IDG News Service - Microsoft's planned acquisition of digital advertising and marketing services agency aQuantive will give the company the tools it needs to dig its heels in as a competitor in the rapidly evolving digital advertising market.

But Microsoft now is under pressure to leverage its pricey acquisition as a range of companies -- including technology competitors such as Google and traditional marketing and advertising players such as WPP Group -- jockey for position to sell ads for emerging channels such as digital and online entertainment, analysts say.

Selling advertising is one of many businesses the Internet has reshaped over the last 10 years, as traditional channels such as print and newspaper are rapidly losing share to the range of ways companies can advertise online.

Google Inc. showed everyone how to sell ads by leveraging search-engine result and has all but sewn up this segment of online advertising, analysts say.

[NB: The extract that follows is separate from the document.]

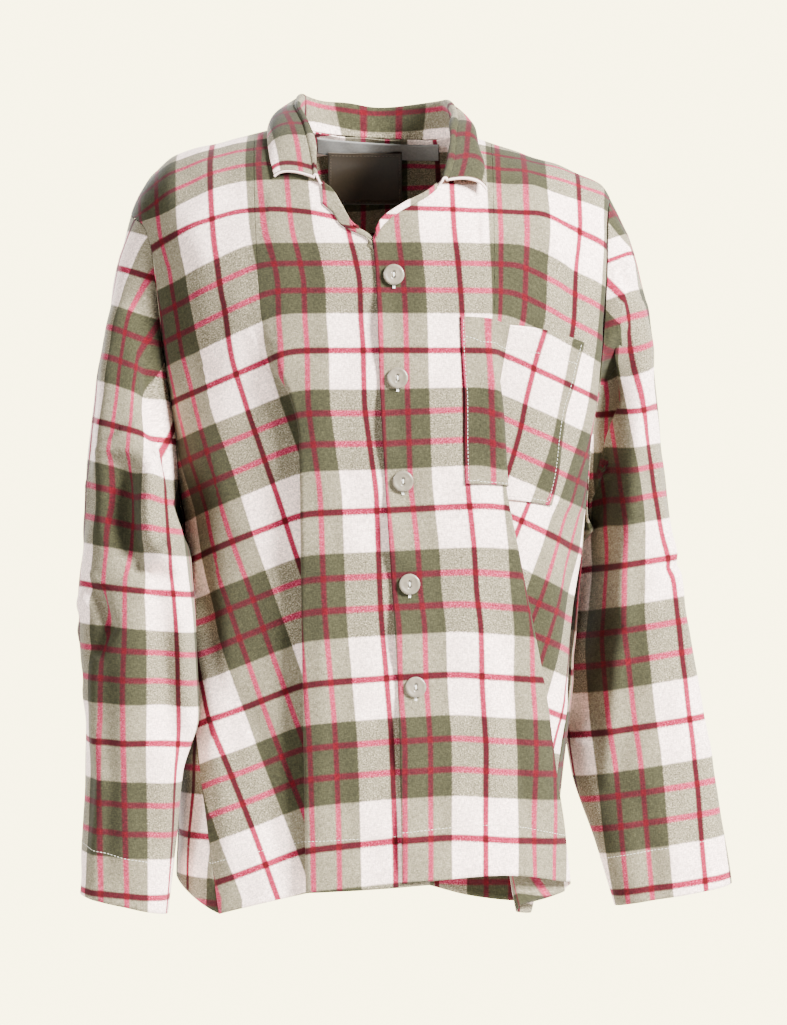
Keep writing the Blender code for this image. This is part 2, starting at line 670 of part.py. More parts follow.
def neck_seam(along):
    """Points along the neck seam under the collar: up the right front, round the back, down the left front."""
    right = np.linspace(COLLAR_ENDS["left"], -0.0749, 30)
    round_back = 0.0749 * np.sin(np.linspace(-np.pi / 2, np.pi / 2, 60))
    left = np.linspace(0.0749, COLLAR_ENDS["right"], 30)
    parts = []
    edges = neckline("left", right), back_neckline(round_back), neckline("right", left)
    for x, edge, turned in zip((right, round_back, left), edges, (0, np.pi, 0)):
        height = np.minimum(edge, ridge(x) - 1e-5)
        turn = turn_at(x, height)
        parts.append(body_point(turned - turn if turned else turn, height, 0.0))
    line = np.concatenate(parts)
    length = np.concatenate([[0], np.cumsum(np.linalg.norm(np.diff(line, axis=0), axis=1))])
    return np.stack([np.interp(along * length[-1], length, line[:, i]) for i in range(3)], axis=-1)


def collar_point(along, across):
    """A point of the collar: across runs up the stand, round the roll and down the fall to its edge."""
    base = neck_seam(along)
    base, out = roof(base[..., 0], base[..., 1])
    base = base + out * COLLAR_SEAT
    roll = np.stack([read(COLLAR, "along", name, along) for name in ("roll_x", "roll_y", "roll_z")], axis=-1)
    edge, out = roof(read(COLLAR, "along", "edge_x", along), read(COLLAR, "along", "edge_y", along))
    edge = edge + out * read(COLLAR, "along", "lift", along)[..., None]
    level = (edge - roll) * (1, 1, 0)
    level /= np.linalg.norm(level, axis=-1, keepdims=True)
    up = np.array([0.0, 0.0, 1.0])
    radius = (ROLL_RADIUS * (0.55 + 0.45 * np.sin(np.pi * along) ** 0.5))[..., None]
    stand = np.clip(across / STAND_SHARE, 0, 1)[..., None]
    bend = np.pi * np.clip((across - STAND_SHARE) / (ROLL_SHARE - STAND_SHARE), 0, 1)[..., None]
    fall = np.clip((across - ROLL_SHARE) / (1 - ROLL_SHARE), 0, 1)[..., None]
    top = roll - up * radius
    on_roll = top + radius * (level * (1 - np.cos(bend)) + up * np.sin(bend))
    start = top + 2 * radius * level
    bow = COLLAR_BOW * 4 * fall * (1 - fall) * (0.7 * up + 0.7 * level)
    on_fall = start + (edge - start) * fall + bow
    on_stand = base + (top - base) * stand
    across = across[..., None]
    return np.where(across <= STAND_SHARE, on_stand, np.where(across < ROLL_SHARE, on_roll, on_fall))


def build_collar(collection):
    along, across = np.meshgrid(np.linspace(0, 1, COLLAR_SECTIONS), COLLAR_ROWS)
    grid = collar_point(along, across)
    add_piece(collection, "collar", mesh_from_grid("collar", grid, flip=True), OLIVE, 0.9, COLLAR_WALL)


def inside_back(x, height, inset):
    """Points on the inner side of the back near the neck, this far in from the cloth's middle."""
    grid = body_point(np.pi - turn_at(x, height), height, 0.0)
    middle, out = roof(grid[..., 0], grid[..., 1])
    return middle - out * inset


def build_neck_tape(collection):
    x, share = np.meshgrid(np.linspace(-1, 1, 13) * NECK_TAPE.half_width, (0.0, 0.5, 1.0))
    drop = NECK_TAPE.from_seam + (NECK_TAPE.to_seam - NECK_TAPE.from_seam) * share
    grid = inside_back(x, back_neckline(x) - drop, NECK_TAPE.inset)
    add_piece(collection, "neck_tape", mesh_from_grid("neck_tape", grid), OLIVE, 0.9, TRIM)


def build_label(collection):
    x, height = np.meshgrid(np.linspace(LABEL.left, LABEL.right, 6), np.linspace(LABEL.top, LABEL.bottom, 5))
    grid = inside_back(x, height, LABEL.inset)
    add_piece(collection, "label", mesh_from_grid("label", grid), SATIN_BROWN, 0.45, TRIM)


def build_facing(collection, side, name):
    """The part of a front facing that rolls out over the neckline: the front's own points, moved out."""
    grid, height = front_grid(side)
    rows = FACINGS[side]
    index, neck = np.arange(len(height), dtype=float), slice(0, len(NECK_COLUMNS))
    sign = -1 if side == "left" else 1
    x = np.linspace(rows[0].x, rows[-1].x, FACING_COLUMNS)
    column = np.interp(sign * x, sign * grid[0, neck, 0], np.arange(len(NECK_COLUMNS)))
    down = between(height, index[:, None], column[None, :])
    depth = read(rows, "x", "depth", x)
    last = np.array([np.interp(depth[i], down[0, i] - down[:, i], index) for i in range(len(x))])
    first = -FACING_PROUD / (down[0] - down[1])
    row = first + np.linspace(0, 1, 3)[:, None] * (last - first)
    points = between(moved_out(grid, FACING_LAYER), row, np.broadcast_to(column, row.shape))
    add_piece(collection, name, mesh_from_grid(name, points, flip=True), CREAM, 0.9, TRIM)


# ---------------------------------------------------------------- pocket
def pocket_side(name, height):
    """Share across the left front at which one side of the pocket lies, at this height."""
    first, crest, start, stop, last = fold_turns("right", height)
    turn = turn_at(read(POCKET_SIDES, "height", name, height), height)
    if name == "left":
        return FOLD_FROM * (turn - first) / (crest + start - first)
    return FOLD_TO + (1 - FOLD_TO) * (turn - crest - stop) / (last - crest - stop)


def build_pocket(collection):
    """The breast pocket: the left front's own points, across its deep fold, moved out."""
    grid, height = front_grid("right")
    middle = height[:, len(FRONT_COLUMNS) // 2]
    left = np.interp(pocket_side("left", middle), FRONT_COLUMNS, np.arange(len(FRONT_COLUMNS)))
    right = np.interp(pocket_side("right", middle), FRONT_COLUMNS, np.arange(len(FRONT_COLUMNS)))
    inner = np.arange(int(left.max()) + 1, int(right.min()) + 1)
    columns = np.concatenate([left[:, None], np.tile(inner, (len(middle), 1)), right[:, None]], axis=1)
    shares = np.concatenate([[0], np.interp(FRONT_COLUMNS[inner], *POCKET_SHARES), [1]])
    index = np.arange(len(middle), dtype=float)
    ends = []
    for name in ("top", "bottom"):
        edge = read(POCKET, "share", name, shares)
        down = [between(height, index, columns[:, i]) for i in range(len(shares))]
        ends.append(np.array([np.interp(-edge[i], -down[i], index) for i in range(len(shares))]))
    rows = np.arange(int(ends[0].max()) + 1, int(np.ceil(ends[1].min())))
    rows = np.concatenate([ends[0][None, :], np.tile(rows[:, None], (1, len(shares))), ends[1][None, :]])
    column = np.stack([np.interp(rows[:, i], index, columns[:, i]) for i in range(len(shares))], axis=1)
    points = between(moved_out(grid, LAYER), rows, column)
    add_piece(collection, "pocket", mesh_from_grid("pocket", points, flip=True), OLIVE, 0.9, TRIM)


# ---------------------------------------------------------------- buttons
BUTTON_PROFILE = (  # distance from the axis and height, in button radii and thicknesses, from the top down
    (0.00, 0.62),
    (0.60, 0.62),
    (0.74, 1.00),
    (0.92, 1.00),
    (1.00, 0.75),
    (1.00, 0.25),
    (0.92, 0.00),
    (0.00, 0.00),
)


def button_mesh(collection):
    """A turned disc with a raised rim and two thread holes."""
    outline = bpy.data.meshes.new("button_outline")
    points = [(r * BUTTON_RADIUS, 0, h * BUTTON_THICKNESS) for r, h in BUTTON_PROFILE]
    outline.from_pydata(points, [(i, i + 1) for i in range(len(points) - 1)], [])
    blank = bpy.data.objects.new("button_blank", outline)
    collection.objects.link(blank)
    turn = blank.modifiers.new("Turn", "SCREW")
    turn.steps = turn.render_steps = 20
    turn.use_merge_vertices = True
    turn.merge_threshold = 1e-5
    helpers = [blank]
    for place in (-0.5, 0.5):
        bpy.ops.mesh.primitive_cylinder_add(
            vertices=6,
            radius=BUTTON_HOLE,
            depth=4 * BUTTON_THICKNESS,
            location=(0, place * BUTTON_HOLE_SPACING, BUTTON_THICKNESS / 2),
        )
        drill = bpy.context.active_object
        drill.hide_render, drill.display_type = True, "WIRE"
        hole = blank.modifiers.new("Hole", "BOOLEAN")
        hole.object = drill
        helpers.append(drill)
    bpy.context.view_layer.update()
    made = bpy.data.meshes.new_from_object(blank.evaluated_get(bpy.context.evaluated_depsgraph_get()))
    made.name = "button"
    for helper in helpers:
        bpy.data.objects.remove(helper)
    return made


def front_at(x, height):
    """The point of the front's plain section at this x and height."""
    return body_point(turn_at(x, height), height, 0.0)[0]


def build_buttons(collection):
    mesh = button_mesh(collection)
    mesh.materials.clear()
    mesh.materials.append(material("button", SHELL_GREY, 0.3))
    mesh.shade_smooth()
    mesh.set_sharp_from_angle(angle=0.6)
    for number in range(BUTTON_COUNT):
        height = np.array([FIRST_BUTTON - number * BUTTON_PITCH])
        x = read(CLOSING_EDGE, "height", "x", height) + BUTTON_INSET
        around = front_at(x + BUTTON_RADIUS, height) - front_at(x - BUTTON_RADIUS, height)
        down = front_at(x, height - BUTTON_RADIUS) - front_at(x, height + BUTTON_RADIUS)
        out = Vector(np.cross(down, around)).normalized()
        seat = Vector(front_at(x, height)) + out * (CLOTH / 2 + 2 * GAP)
        button = bpy.data.objects.new(f"button_{number + 1}", mesh)
        side = Vector(around).normalized()
        up = out.cross(side)
        button.matrix_world = Matrix.Translation(seat) @ Matrix((side, up, out)).transposed().to_4x4()
        collection.objects.link(button)


def build():
    for old in list(bpy.data.objects):
        bpy.data.objects.remove(old)
    garment = bpy.data.collections.new("pajama_top")
    bpy.context.scene.collection.children.link(garment)
    build_fronts(garment)
    build_back(garment)
    build_sleeve(garment, "left", "sleeve_right")
    build_sleeve(garment, "right", "sleeve_left")
    build_collar(garment)
    build_neck_tape(garment)
    build_label(garment)
    build_facing(garment, "left", "facing_right")
    build_facing(garment, "right", "facing_left")
    build_pocket(garment)
    build_buttons(garment)


build()
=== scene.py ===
"""Looks of the long-sleeved pajama top: flannel with its folds, trims, stitching, light and camera."""

import logging
import math
from collections.abc import Callable
from dataclasses import dataclass, field
from enum import Enum

import bmesh
import bpy
import numpy as np
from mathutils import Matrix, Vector
from numpy.typing import NDArray


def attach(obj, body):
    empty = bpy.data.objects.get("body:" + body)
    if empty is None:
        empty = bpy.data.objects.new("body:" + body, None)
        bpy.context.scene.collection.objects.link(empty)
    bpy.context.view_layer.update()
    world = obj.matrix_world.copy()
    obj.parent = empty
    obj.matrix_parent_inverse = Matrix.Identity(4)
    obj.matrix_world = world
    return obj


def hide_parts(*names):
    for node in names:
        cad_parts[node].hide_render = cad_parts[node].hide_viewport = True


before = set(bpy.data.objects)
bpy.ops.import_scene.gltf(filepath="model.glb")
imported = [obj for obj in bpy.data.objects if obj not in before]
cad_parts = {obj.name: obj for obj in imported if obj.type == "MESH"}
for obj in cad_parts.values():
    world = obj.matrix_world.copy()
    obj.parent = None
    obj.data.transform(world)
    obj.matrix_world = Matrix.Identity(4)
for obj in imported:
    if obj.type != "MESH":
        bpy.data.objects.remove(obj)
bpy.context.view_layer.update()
LOG = logging.getLogger("pajama_top")
Array = NDArray[np.float64]
Faces = NDArray[np.int64]
Colour = tuple[float, float, float]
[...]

But now digital entertainment segments such as interactive games and on-demand television programming are emerging as new frontiers, and Microsoft is eyeing those channels -- where it already has investments such as Xbox 360 and an IPTV platform -- going forward as a way to make up for lost time.

"This is less about search than what comes after search, and they want to make sure they are more well positioned for that," said Forrester Research Inc. analyst Shar VanBoskirk.

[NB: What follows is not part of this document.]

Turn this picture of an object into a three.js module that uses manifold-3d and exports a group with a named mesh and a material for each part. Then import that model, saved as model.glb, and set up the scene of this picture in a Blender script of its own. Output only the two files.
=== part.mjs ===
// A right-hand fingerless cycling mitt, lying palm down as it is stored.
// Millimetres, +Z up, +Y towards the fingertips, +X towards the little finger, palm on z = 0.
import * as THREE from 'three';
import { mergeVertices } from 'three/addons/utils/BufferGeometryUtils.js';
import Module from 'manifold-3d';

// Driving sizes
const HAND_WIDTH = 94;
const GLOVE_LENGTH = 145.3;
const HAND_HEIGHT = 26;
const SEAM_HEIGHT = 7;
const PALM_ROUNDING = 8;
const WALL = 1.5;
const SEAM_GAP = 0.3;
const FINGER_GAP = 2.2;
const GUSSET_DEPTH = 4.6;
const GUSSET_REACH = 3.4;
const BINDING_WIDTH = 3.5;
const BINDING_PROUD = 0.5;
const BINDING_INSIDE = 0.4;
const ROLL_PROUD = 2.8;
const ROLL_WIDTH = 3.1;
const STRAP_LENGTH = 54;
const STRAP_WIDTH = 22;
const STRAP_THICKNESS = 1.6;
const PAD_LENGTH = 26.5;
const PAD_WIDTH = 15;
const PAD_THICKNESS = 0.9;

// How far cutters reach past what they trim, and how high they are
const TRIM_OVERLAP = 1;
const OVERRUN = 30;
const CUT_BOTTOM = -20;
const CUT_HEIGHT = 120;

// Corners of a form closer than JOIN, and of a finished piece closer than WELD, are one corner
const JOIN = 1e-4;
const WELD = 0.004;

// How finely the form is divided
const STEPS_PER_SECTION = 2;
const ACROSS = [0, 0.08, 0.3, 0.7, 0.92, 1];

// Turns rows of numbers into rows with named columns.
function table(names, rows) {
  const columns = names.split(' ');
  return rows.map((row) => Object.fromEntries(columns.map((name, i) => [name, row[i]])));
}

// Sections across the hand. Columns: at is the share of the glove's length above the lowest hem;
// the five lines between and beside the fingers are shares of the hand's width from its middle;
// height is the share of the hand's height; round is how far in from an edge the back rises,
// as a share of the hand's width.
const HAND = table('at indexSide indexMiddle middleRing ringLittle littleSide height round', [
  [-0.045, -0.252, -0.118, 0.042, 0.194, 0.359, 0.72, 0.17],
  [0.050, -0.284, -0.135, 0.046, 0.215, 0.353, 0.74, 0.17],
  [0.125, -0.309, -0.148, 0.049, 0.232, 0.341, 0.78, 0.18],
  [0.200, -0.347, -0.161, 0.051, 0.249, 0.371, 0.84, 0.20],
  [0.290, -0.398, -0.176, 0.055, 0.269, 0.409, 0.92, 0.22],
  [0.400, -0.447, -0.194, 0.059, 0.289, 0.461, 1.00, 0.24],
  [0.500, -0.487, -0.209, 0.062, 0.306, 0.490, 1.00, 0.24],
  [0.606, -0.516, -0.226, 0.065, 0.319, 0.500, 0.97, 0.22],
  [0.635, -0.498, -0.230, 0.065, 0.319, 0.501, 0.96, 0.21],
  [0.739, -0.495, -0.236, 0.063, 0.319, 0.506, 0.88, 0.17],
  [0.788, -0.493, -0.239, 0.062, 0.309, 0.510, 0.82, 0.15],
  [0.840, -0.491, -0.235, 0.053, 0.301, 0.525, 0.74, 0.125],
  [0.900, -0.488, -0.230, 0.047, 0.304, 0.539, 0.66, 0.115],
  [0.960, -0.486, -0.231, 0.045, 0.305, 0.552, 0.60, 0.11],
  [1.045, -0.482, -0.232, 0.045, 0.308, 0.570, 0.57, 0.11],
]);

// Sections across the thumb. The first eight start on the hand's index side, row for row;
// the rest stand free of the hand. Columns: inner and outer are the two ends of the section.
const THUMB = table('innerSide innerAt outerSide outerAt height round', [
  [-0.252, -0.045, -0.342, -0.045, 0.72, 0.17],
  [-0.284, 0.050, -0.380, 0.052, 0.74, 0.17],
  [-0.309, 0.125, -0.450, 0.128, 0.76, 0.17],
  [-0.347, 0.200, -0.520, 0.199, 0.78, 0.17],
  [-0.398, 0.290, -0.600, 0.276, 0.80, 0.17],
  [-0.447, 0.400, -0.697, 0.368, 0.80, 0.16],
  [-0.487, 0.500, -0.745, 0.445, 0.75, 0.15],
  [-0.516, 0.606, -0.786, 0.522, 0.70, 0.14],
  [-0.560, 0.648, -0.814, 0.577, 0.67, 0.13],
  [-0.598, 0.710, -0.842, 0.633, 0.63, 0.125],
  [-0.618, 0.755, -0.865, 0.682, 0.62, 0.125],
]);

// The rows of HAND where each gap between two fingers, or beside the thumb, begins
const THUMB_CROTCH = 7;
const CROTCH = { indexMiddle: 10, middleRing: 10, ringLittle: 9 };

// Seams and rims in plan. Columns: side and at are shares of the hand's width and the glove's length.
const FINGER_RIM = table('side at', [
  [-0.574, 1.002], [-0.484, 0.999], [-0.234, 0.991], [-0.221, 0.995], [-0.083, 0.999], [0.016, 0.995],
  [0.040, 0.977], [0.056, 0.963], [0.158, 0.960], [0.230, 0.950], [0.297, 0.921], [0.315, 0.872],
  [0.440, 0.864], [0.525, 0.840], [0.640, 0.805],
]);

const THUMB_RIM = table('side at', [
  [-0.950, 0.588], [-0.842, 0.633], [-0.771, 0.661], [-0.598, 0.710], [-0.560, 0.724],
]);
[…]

"It's very challenging for Yahoo or Microsoft, or AOL to really catch up to Google on the consumer side," agreed Greg Sterling, principal analyst for Sterling Market Intelligence in Oakland, California. "I think Microsoft sees itself as having an advantage in other areas, such as IPTV, mobile and games."

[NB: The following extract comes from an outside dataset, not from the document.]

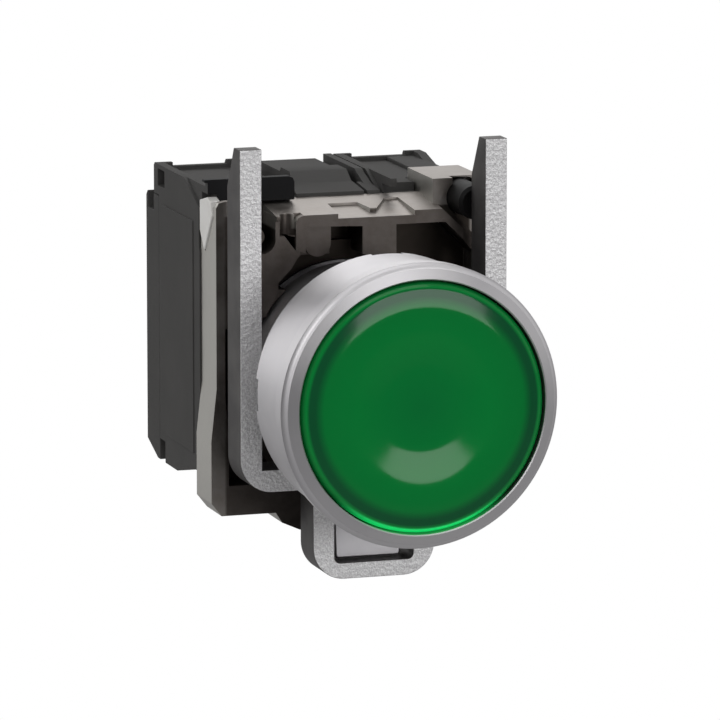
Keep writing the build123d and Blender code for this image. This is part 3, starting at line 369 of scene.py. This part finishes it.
# %% [markdown]
# ## Metals
# The bezel is a zinc casting under satin chrome: almost even, with a soft reflection. Screws, washers
# and the locking lever are zinc-plated steel, light and faintly violet. The clamp screw is near-black
# steel, nearly without gloss. Springs are drawn wire, and the terminals are tinned brass.
# The grain of plated and drawn metal is too fine to show at this distance, so it is drawn at 0.2 to
# 0.5 mm, as coarse as a reflection needs to look soft instead of perfect. They differ only in the
# values of the one function, so no tree of their own is needed.

# %% Metals
METAL = {"Metallic": 1.0}
LITTLE_GLOSS = {"Specular IOR Level": 0.2}

satin_chrome = make_finish("satin_chrome", "#d2d0d2", "#c8c6c9", 9, (0.40, 0.47), 0.5, 0.002, **METAL)
plated_steel = make_finish(
    "zinc_plated_steel", "#e8e6e9", "#dad8dc", 4, (0.38, 0.46), 0.3, 0.003, **METAL
)
near_black = make_finish(
    "black_oxide_steel",
    "#0e0d0d",
    "#080808",
    2,
    (0.55, 0.65),
    0.2,
    0.002,
    Metallic=0.3,
    **LITTLE_GLOSS,
)
spring_wire = make_finish("spring_wire", "#b4b3b2", "#8f8e8d", 2, (0.20, 0.32), 0.3, 0.002, **METAL)
tinned_brass = make_finish("tinned_brass", "#cfc7a6", "#b9ae86", 2, (0.28, 0.40), 0.3, 0.002, **METAL)
metals = (satin_chrome, plated_steel, near_black, spring_wire, tinned_brass)
print("metals:", [metal.name for metal in metals])

# %% [markdown]
# ## Plastics, rubber and board
# The blocks are glass-filled polyamide: dark grey, with the fine eroded texture of the mould, which
# takes nearly all gloss away. Their front tab lies in shade, and near-black on it is painted shade.
# The carrier and the plungers are black acetal, which slides well and is smoother. The latch, the lamp
# holder and the diffuser are white polycarbonate. Gasket and lip seal are nitrile rubber. The lamp is
# a clear epoxy body on a glass-fibre board under green lacquer. The texture of a mould is finer than
# 0.1 mm, and is drawn at about twice that here, so that it still breaks up the reflections.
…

aQuantive should play nicely to those advantages, giving Microsoft media planning and buying capabilities, as well as ad network capabilities that can help the company match advertiser campaigns with publisher inventory through aQuantive's DRIVEpm service, said Joe Doran, general manger for Microsoft digital advertising solutions.

The acquisition also will give Microsoft something Google will not get with its intended purchase of DoubleClick - a full-service interactive advertising agency in the aQuantive property Avenue A Razorfish. Doran said Microsoft will keep the agency "at arm's length" so it can serve its customers independently.

AQuantive's Atlas set of products, which allow agencies and publishers to manage, develop and serve up ads directly to online properties, also allows Microsoft to sell advertising for sites other than its own, something it currently cannot do with its adCenter platform. Doran said Microsoft plans to integrate adCenter with Atlas to extend the reach of its own paid-search platform, and has no plans to abandon its efforts in this area.

Few would argue the aQuantive deal is a bad move for Microsoft, but it certainly came at a premium -- an 85.4% premium at the time it was announced, to be exact. Microsoft said it will pay $66.50 per share for aQuantive's stock, which closed Thursday at $35.87. However, by the end of Friday, aQuantive's stock had soared to nearly its proposed sale price, closing at $63.79.